Can you blame the mob who wants to lynch these kids? They want blood.

The more sophisticated tell us they want these teenagers to stop blaming “society” and take personal responsibility for their heinous acts. I agree to the extent that nobody is above the law. Justice must be done. Perpetrators punished.

Failing education system

The phrase “personal responsibility” is relative, not universal. That’s like the statement attributed to the executed French queen Marie Antoinette telling starving people, “Let them eat cake.”

A man who has everything, caring parents, no childhood abuse, an education, a good job, a roof over his head needs to take personal responsibility for abusing and killing his wife. He needs to be hauled before the court and unequivocally condemned.

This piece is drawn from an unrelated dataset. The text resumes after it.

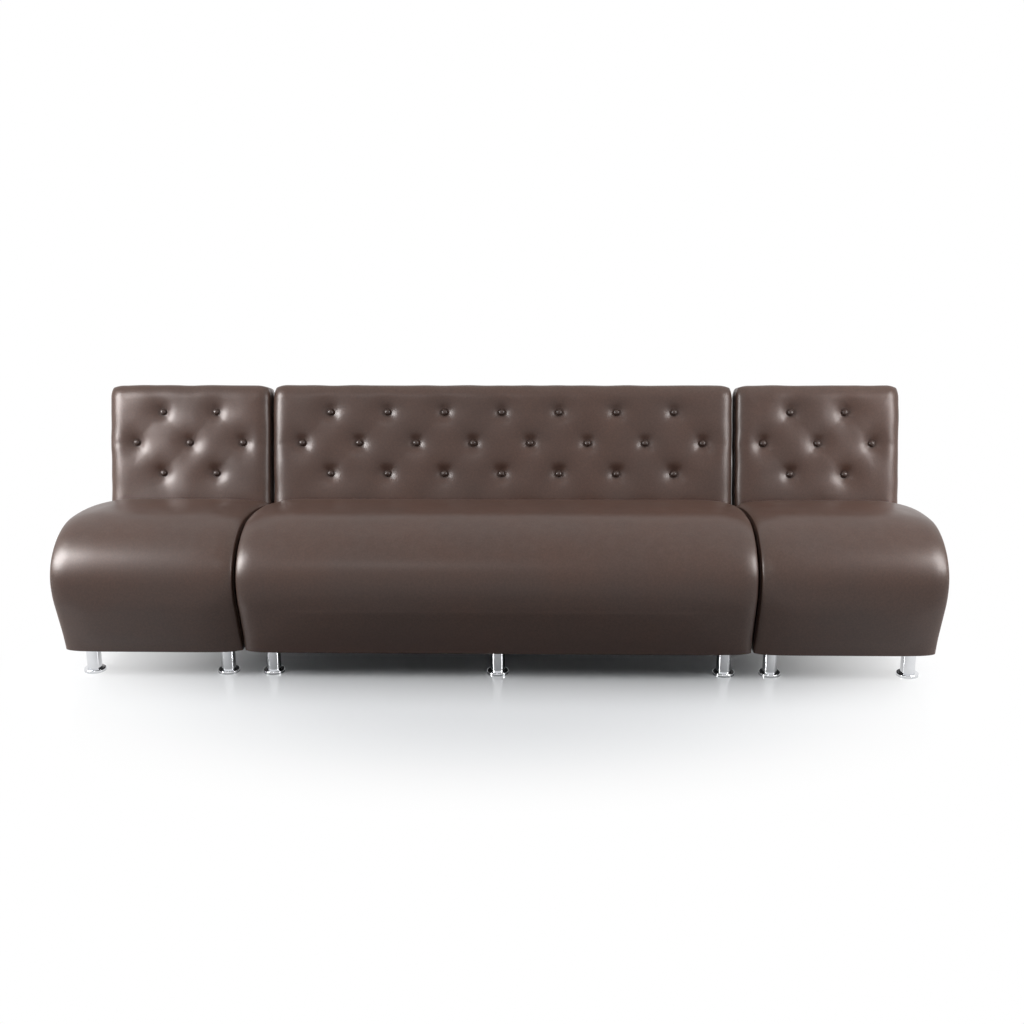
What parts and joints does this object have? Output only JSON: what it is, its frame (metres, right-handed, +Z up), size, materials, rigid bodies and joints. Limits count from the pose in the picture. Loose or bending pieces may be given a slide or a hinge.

But how can a teenager take “personal responsibility” for an absent father, or one who abused and hit him on the head before he were three years old?

How do children become “responsible” after being neglected by their mothers who have to work for pittance as housekeepers?

How do teenagers take personal responsibility for an education system that leaves them illiterate?

Nobody questions the law. But personal responsibility? It presupposes that you have been taught right from wrong, that you have empathy and that you didn’t grow up feeling invisible and disposable.

Righteous criminals

Studies tell us people who kill, maim and abuse in cold blood most often have been physically and mentally abused by an adult.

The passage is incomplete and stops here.